Cody Scarborough wins Exceptional Student Contributions Award at Metamaterials 2020
PhD student Cody Scarborough was recognized for his work advancing the understanding and study of electromagnetic waves.
PhD student Cody Scarborough was awarded the Exceptional Student Contributions Award by the 14th International Congress on Artificial Materials for Novel Wave Phenomena –Metamaterials 2020. The award was sponsored by the Royal Society of Chemistry and recognizes Scarborough’s significant contribution to metamaterials research.
Metamaterials consist of subwavelength patterned cells designed to attain electromagnetic properties which do not arise in nature. Their properties can be varied as a function of space and – more recently – time, to manipulate waves propagating through the structure. This could lead to breakthroughs in areas such as next-generation wireless communication, commercial and military radar systems, imaging, antenna systems, and more.
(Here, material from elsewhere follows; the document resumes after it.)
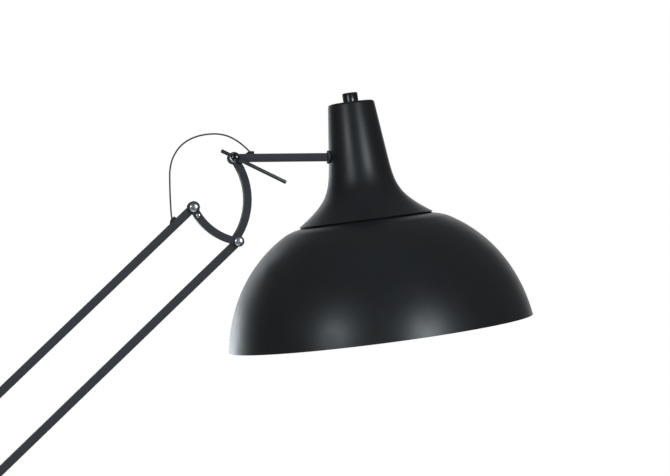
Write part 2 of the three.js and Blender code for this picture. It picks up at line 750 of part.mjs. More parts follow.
// ---- Head arm -------------------------------------------------------------------------------------------
function headArm() {
  const tube = squareTube(HEAD_ARM_REACH - GAP, false)
    .subtract(boltHole(0, HOLE_SLACK))
    .subtract(leadHole(HEAD_GROMMET_PITCH));
  const arm = new THREE.Group();
  arm.position.set(headEyeC[0], 0, headEyeC[1]);
  arm.rotation.y = THREE.MathUtils.degToRad(-HEAD_ARM_RISE);
  add("head_arm_tube", tube, blackCoat, arm);
  const grommet = grommetShape().translate(HEAD_GROMMET_PITCH, 0, TUBE / 2);
  add("head_arm_grommet", solid(grommet), rubber, arm);
  lamp.add(arm);

  const plugSide = TUBE - 2 * (TUBE_WALL + GAP);
  const plugLength = 14;
  const tubeEnd = HEAD_ARM_REACH - GAP;
  const nutStart = neckWall + NECK_WALL + 1.4;
  const nutLength = 4.5;
  const plug = new THREE.BoxGeometry(plugLength, plugSide, plugSide);
  const rod = onArm(rodAlongX(tubeEnd - 1, nutStart + 8, 4));
  const bore = onArm(rodAlongX(tubeEnd - 20, nutStart + 12, 1.6, 16));
  const nipple = onArm(plug.translate(tubeEnd - plugLength / 2, 0, 0)).add(rod);
  add("arm_nipple", nipple.subtract(bore), zinc);

  const nut = onArm(rodAlongX(nutStart, nutStart + nutLength, 7.2, 6));
  const rodHole = onArm(rodAlongX(HEAD_ARM_REACH - 2, nutStart + 9, 4.1));
  add("nipple_nut", nut.subtract(rodHole), zinc);

  const coneGrown = shadeTurned([
    [0, 150],
    ...neckOutside(GAP, 9).slice(4),
    [0, CONE_TOP[1]],
  ], 36);
  const disc = onArm(rodAlongX(HEAD_ARM_REACH, neckWall + 2, 8.15, 28));
  add("neck_washer", disc.subtract(rodHole).subtract(coneGrown), blackCoat);
}

// ---- Lead -------------------------------------------------------------------------------------------
/** A lead along hand-set [x, z] points. */
function lead(name, points, steps) {
  const path = new THREE.CatmullRomCurve3(points.map(([x, z]) => new THREE.Vector3(x, 0, z)));
  const section = new THREE.Shape();
  section.absarc(0, 0, LEAD_R, 0, Math.PI * 2, false);
  const geometry = new THREE.ExtrudeGeometry(section, { steps, curveSegments: 4, extrudePath: path });
  add(name, solid(geometry), rubber);
}

/** A point over the upper bar: along it from an eye, and out from its middle line. */
function overBar(eye, along, out) {
  return plus(eye, plus(polar(along, ARM_ANGLE), polar(out, ARM_ANGLE + 90)));
}

function leads() {
  const out = TUBE / 2 + GROMMET_HEIGHT + GAP;
  const apex = plus(headEyeA, [26, 90]);
  const headGrommetTop = plus(polar(HEAD_GROMMET_PITCH, HEAD_ARM_RISE), polar(out, HEAD_ARM_RISE + 90));
  lead("lead_head_low", [
    overBar(headEyeA, -BAR_GROMMET_PITCH, out),
    plus(headEyeA, [-27, -6]),
    plus(headEyeA, [-28, 11]),
    plus(headEyeA, [-28.6, 30]),
    plus(headEyeA, [-28.4, 45]),
    plus(headEyeA, [-25.3, 59]),
    plus(headEyeA, [-17, 73]),
    plus(headEyeA, [-6, 82]),
    plus(headEyeA, [8.5, 87.8]),
    apex,
  ], 24);
  lead("lead_head_high", [
    plus(apex, [GAP, 0]),
    plus(apex, [12, -1.3]),
    plus(apex, [22, -5]),
    plus(apex, [33, -12]),
    plus(headEyeC, headGrommetTop),
  ], 14);
  lead("lead_foot", [
    overBar(footEyeB, BAR_GROMMET_PITCH, out),
    overBar(footEyeB, BAR_GROMMET_PITCH - 1.5, out + 6),
    plus(footEyeB, [-14, 44]),
    plus(footEyeB, [-34, 34]),
    plus(footEyeB, [-46, 8]),
    plus(footEyeB, [-48, -36]),
    plus(footEyeB, [-42, -82]),
    plus(footEyeB, [-31, -113]),
    [-HUB_R - GROMMET_HEIGHT - 6, LEAD_DUCT_Z + 1.5],
    [-HUB_R - GROMMET_HEIGHT - GAP, LEAD_DUCT_Z],
  ], 32);
}

base();
swivelHub();
armBars();
brackets();
pivots();
headArm();
neck();
dome();
lightSource();
leads();

export default lamp;
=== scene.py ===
"""Adjustable arm floor lamp: the looks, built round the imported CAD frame.

Metres, in the frame's own axes: the origin is on the floor under the post, +Z is up, the arm lies
in the plane y = 0 and reaches along +X, and the clamp handles face -Y.
"""
import json
import math

import bmesh
import bpy
from bpy.props import FloatProperty, FloatVectorProperty, PointerProperty
from mathutils import Matrix, Vector

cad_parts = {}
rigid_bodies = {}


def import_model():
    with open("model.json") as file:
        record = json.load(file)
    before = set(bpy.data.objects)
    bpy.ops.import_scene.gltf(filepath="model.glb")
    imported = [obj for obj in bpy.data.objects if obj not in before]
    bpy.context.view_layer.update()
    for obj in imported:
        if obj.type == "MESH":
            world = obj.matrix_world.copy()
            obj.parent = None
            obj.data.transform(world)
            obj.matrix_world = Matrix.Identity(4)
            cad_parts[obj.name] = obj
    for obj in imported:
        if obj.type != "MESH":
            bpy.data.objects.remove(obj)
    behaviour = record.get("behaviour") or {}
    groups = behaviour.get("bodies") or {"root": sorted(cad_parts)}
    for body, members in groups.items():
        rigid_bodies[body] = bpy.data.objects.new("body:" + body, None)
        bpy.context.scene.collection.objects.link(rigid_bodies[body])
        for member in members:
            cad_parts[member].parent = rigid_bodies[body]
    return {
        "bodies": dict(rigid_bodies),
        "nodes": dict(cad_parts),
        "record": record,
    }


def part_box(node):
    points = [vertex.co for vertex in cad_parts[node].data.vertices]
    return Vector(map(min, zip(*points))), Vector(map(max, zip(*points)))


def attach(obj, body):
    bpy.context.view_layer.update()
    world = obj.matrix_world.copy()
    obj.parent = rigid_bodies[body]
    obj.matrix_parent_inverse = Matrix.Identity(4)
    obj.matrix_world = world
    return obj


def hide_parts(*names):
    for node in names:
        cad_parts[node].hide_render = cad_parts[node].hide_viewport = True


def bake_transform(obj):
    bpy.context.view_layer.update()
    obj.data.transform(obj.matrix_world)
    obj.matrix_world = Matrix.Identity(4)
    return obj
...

The most common form of space-time modulation is known as traveling-wave modulation. In these cases, the time-variation of the metamaterial cells is staggered.Scarborough focuses on developing methods to rapidly model and simulate traveling-wave modulation. He explains:
Suppose we have a lazy river that forms a circle. Somewhere, a person is casually floating on the river. Several research groups within electromagnetics have been considering what happens to the person when we introduce a wave into the river. Once we have a wave, we can impart momentum and/or energy to the person (now an unwitting surfer). This process is akin to amplification and frequency conversion within electromagnetics.
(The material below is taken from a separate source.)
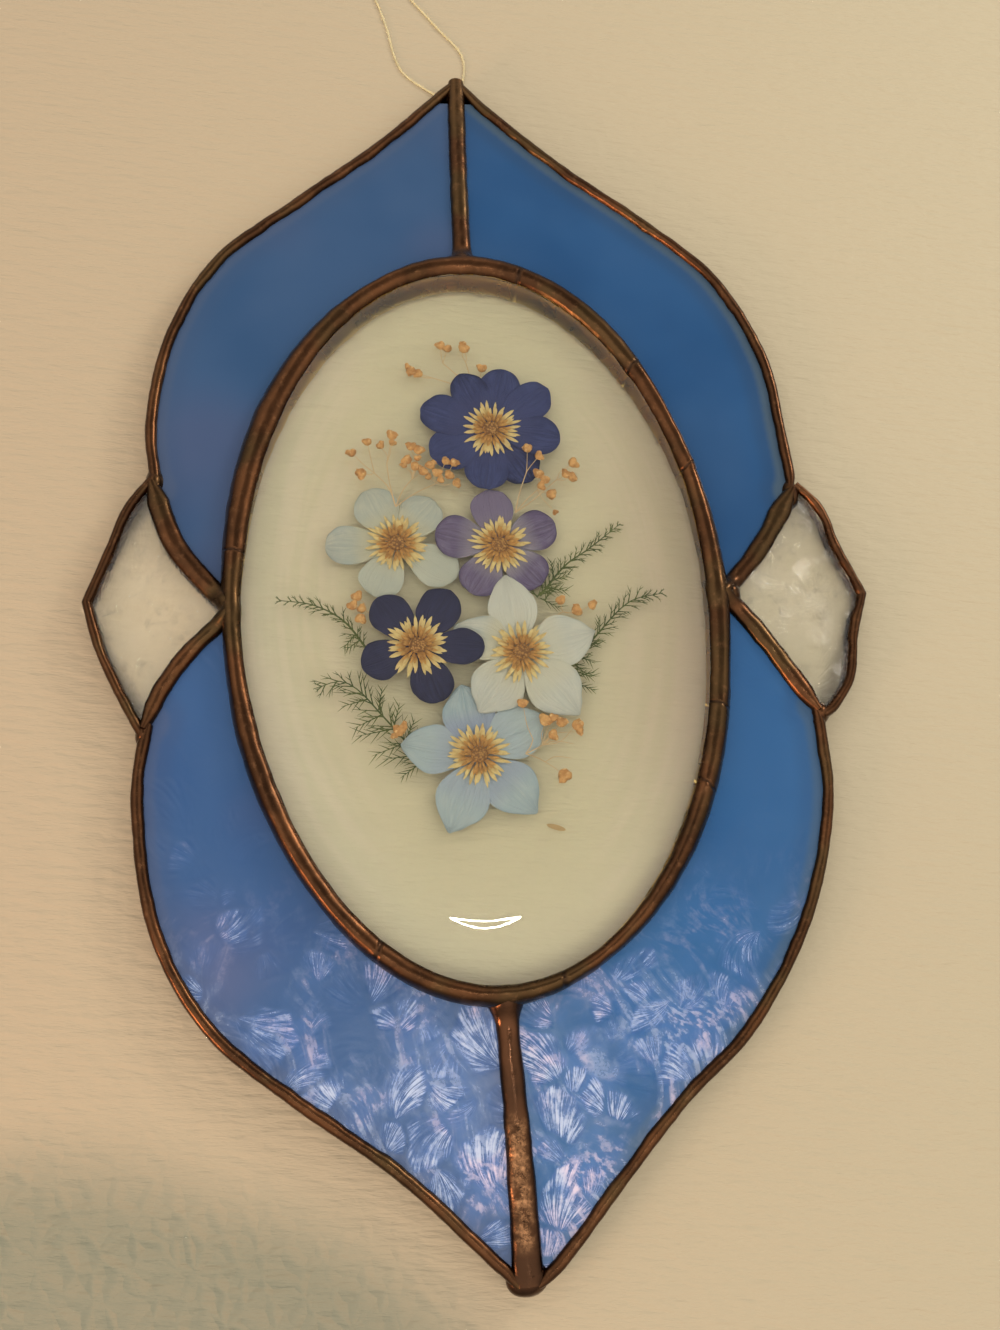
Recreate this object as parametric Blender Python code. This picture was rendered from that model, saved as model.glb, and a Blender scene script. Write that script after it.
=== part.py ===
# Pressed flower suncatcher: flowers sealed in a clear domed oval, set in blue and clear glass by soldered seams.
# It lies on its back. +Z leaves the front, +Y runs to the hanging tip, +X is the viewer's right.
# Every size below is in millimetres; new_object turns them into metres.
import math

import bmesh
import bpy
from mathutils import Vector
from mathutils.geometry import interpolate_bezier

METRES = 0.001
GAP = 0.3  # clearance between pieces that touch
ORIGIN = (0.8, -0.1, 0.0)  # the middle of the whole outline, which becomes the origin
CUTTER_LOW = -1
CUTTER_HIGH = 12
FAR = 75  # beyond every side

# Heights above the surface
BACK_BEAD = 0.9
GLASS_BACK = BACK_BEAD + GAP
GLASS_FRONT = GLASS_BACK + 3.0
OVAL_EDGE_FRONT = GLASS_BACK + 5.0
SEAM_FOOT = GLASS_FRONT + GAP
OVAL_FOOT = OVAL_EDGE_FRONT + GAP

# Seams
WEB = 0.8  # solder between two panes
SEAM_CROWN = 1.3
SHOULDER = 0.6  # where a bead bends down towards its foot, as a share of its half width
SHOULDER_RISE = 0.75
SEAM_STEPS = 5
RIM_WIDTH = 3.4
RIM_CROWN = 1.1
RIM_SHOULDER_DROP = 0.55
EDGE_WIDTH = 2.0
EDGE_WALL = 0.7
EDGE_CROWN = 0.8
EDGE_STEPS = 12
TOP_SEAM_WIDTH = 3.5
BOTTOM_SEAM_WIDTH = 3.4
BOTTOM_SEAM_TIP_WIDTH = 4.7
LEFT_SEAM_WIDTH = 3.2
RIGHT_SEAM_WIDTH = 2.8

# The oval: its rim's middle line
OVAL_CENTRE = (-0.9, 0.3)
RIM_HALF_WIDTH = 42.1
RIM_HALF_HEIGHT = 65.7
OVAL_STEPS = 40
DOME_RISE = 2.3
DOME_SHARES = (1.0, 0.92, 0.76, 0.42)  # sizes of the dome's rings, against its edge

# The hollow that the flowers lie in, and the plane that parts the oval through it
HOLLOW_CENTRE = (-1.5, 2.8)
HOLLOW_HALF_WIDTH = 36.2
HOLLOW_HALF_HEIGHT = 51.0
HOLLOW_FLOOR = 2.2
PARTING = 4.2
HOLLOW_CEILING = 5.8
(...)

However, in practice, traveling-wave modulation is achieved through staggered time-modulation of discrete cells. Rather than a surfer riding an aquatic wave, let’s consider a crowd surfer riding a human wave in a stadium, like the Big House. To produce the wave, the time-variation of our humanoid cells is staggered (willing participants wait patiently for their neighbor to stand just before their turn). Prior to our work, simulating a structure like this would require the entire stadium to be modeled simultaneously. However, we have developed a method capable of solving the problem simply by modeling a single participant in our human wave. Within the context of electromagnetics, this dramatically reduces the computational cost of analyzing traveling-wave modulation.
Scarborough and his team of fellow researchers are now looking to apply their theory to traveling-wave modulation along two dimensions.
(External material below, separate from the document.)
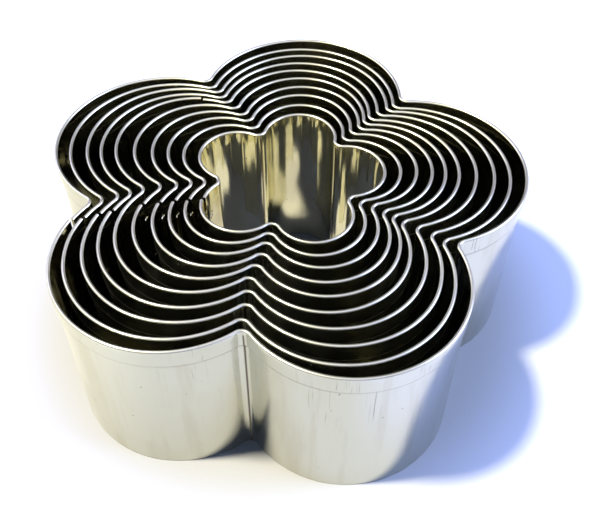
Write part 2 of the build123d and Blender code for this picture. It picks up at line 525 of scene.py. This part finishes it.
@dataclass
class FlowerOutline:
    """The inside face of one cutter, seen from above, with its seam petal along local +X."""

    sizes: NestSizes
    index: int
    tip: float = field(init=False)
    petal_centre: float = field(init=False)
    petal_radius: float = field(init=False)
    half_sweep: float = field(init=False)
    valley_turn: float = field(init=False)
    seam_angle: float = field(init=False)
    lap_shift: float = field(init=False)

    def __post_init__(self) -> None:
        """Works out the petals and bends from the tip and valley radii."""
        sizes = self.sizes
        share = self.index / (sizes.cutter_count - 1)
        self.tip = sizes.largest_tip + share * (sizes.smallest_tip - sizes.largest_tip)
        valley = sizes.largest_valley + share * (sizes.smallest_valley - sizes.largest_valley)
        bend_centre = valley + sizes.bend_radius
        reach = self.tip + sizes.bend_radius
        half_pitch = sizes.pitch / 2
        apart = reach - bend_centre * math.cos(half_pitch)
        self.petal_centre = (reach**2 - bend_centre**2) / (2 * apart)
        self.petal_radius = self.tip - self.petal_centre
        across = bend_centre * math.sin(half_pitch)
        along = bend_centre * math.cos(half_pitch) - self.petal_centre
        self.half_sweep = math.atan2(across, along)
        self.valley_turn = 2 * self.half_sweep - sizes.pitch
        self.seam_angle = sizes.seam_reach / self.petal_radius - self.half_sweep
        outside = self.petal_radius + sizes.lap_step
        flank = math.cos(self.half_sweep - self.seam_angle)
        swell = outside**2 - self.petal_radius**2
        self.lap_shift = swell / (2 * (self.petal_radius - outside * flank))

    @property
    def lap_radius(self) -> float:
        """The radius of the outer end's circle."""
        return self.petal_radius + self.lap_shift

    @property
    def hem_start(self) -> float:
        """The angle on the lap circle where the outer end's hem starts."""
        return self.seam_angle + self.sizes.hem_end_gap / self.petal_radius

    @property
    def tongue_start(self) -> float:
        """The angle on the lap circle where the tongue starts."""
        return self.seam_angle - self.sizes.lap_length / self.petal_radius

    @property
    def weld_angle(self) -> float:
        """The angle on the seam petal where the welds stand."""
        middle = self.sizes.seam_reach - self.sizes.lap_length / 2
        return middle / self.petal_radius - self.half_sweep

    def lap_centre(self) -> Vector:
        """The centre of the outer end's circle."""
        return Vector(
            (
                self.petal_centre - self.lap_shift * math.cos(self.half_sweep),
                -self.lap_shift * math.sin(self.half_sweep),
            )
        )

    def lap_point(self, angle: float) -> Vector:
        """A point of the outer end's inside face, by its angle on the lap circle."""
        return self.lap_centre() + self.lap_radius * Vector((math.cos(angle), math.sin(angle)))

    def lap_thickness(self, angle: float) -> float:
        """From the inner end's inside face to the outer end's outside face."""
        across = self.lap_shift * math.cos(angle - self.half_sweep)
        reach = math.sqrt(across**2 + self.lap_radius**2 - self.lap_shift**2) - across
        return reach + self.sizes.sheet - self.petal_radius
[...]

Scarborough is advised by Prof. Anthony Grbic, and together they’re working on a $7.5M Multidisciplinary University Research Initiative (MURI) to develop time-varying metamaterials.
“Tony is such a personable mentor, and he’s helped me out in all aspects of my life,” Scarborough says. “He is one hundred percent the reason I came to Michigan.”
Prior to joining the University of Michigan, Scarborough earned a B.S. in Electrical and Computer Engineering from the University of Texas at Austin.